Cwiertka is still very busy with the media circus and the problems arising for master’s students who were about to leave for Tokyo for their studies, but as soon as she can, she intends to return to focusing on her research. Her research is in the field of Asian modernities and traditions, one of the eleven key profile areas appointed by Leiden University. ‘I study material culture,’ says Cwiertka, ‘objects that form the context of our daily life, such as clothing, food, electronic equipment and public transport. Actually, it’s about the relation between people and objects in Japan and East-Asia. I would love it if Leiden became the place to be in this field.’

 

( 21 March 2011)

About Katarzyna Cwiertka

Katarzyna Cwiertka grew up in Communist Poland. As a child, she became interested in the Far East and longed for Capitalist Japan. Cwiertka: ‘As a teenager, I had painted a rising sun on the ceiling of my bedroom and I ate all my food with chopsticks, after first cutting it up with a knife and fork.’

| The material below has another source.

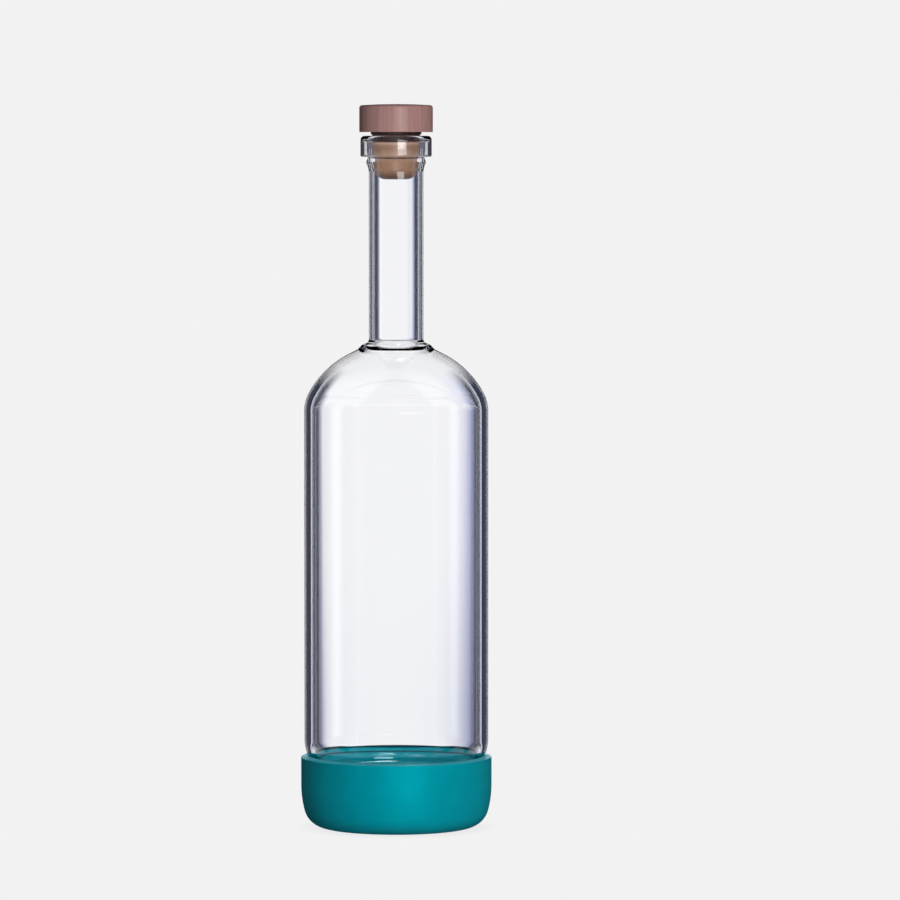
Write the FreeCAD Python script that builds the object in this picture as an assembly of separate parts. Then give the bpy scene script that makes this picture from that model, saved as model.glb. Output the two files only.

In 1986 Cwiertka went to study Japanese in Warsaw. After two years, she spent three months in Japan. ‘It was as if the world suddenly went from monochrome to full colour,’ says Cwiertka. After graduating in 1990 she lived for a few years in Japan, where she completed her MA. She defended her dissertation in Leiden in 1999 in Leiden on  The Making of Modern Culinary Tradition in Japan. She remained affiliated with Leiden University and was appointed Professor in Modern Japan Studies on 15 February 2011.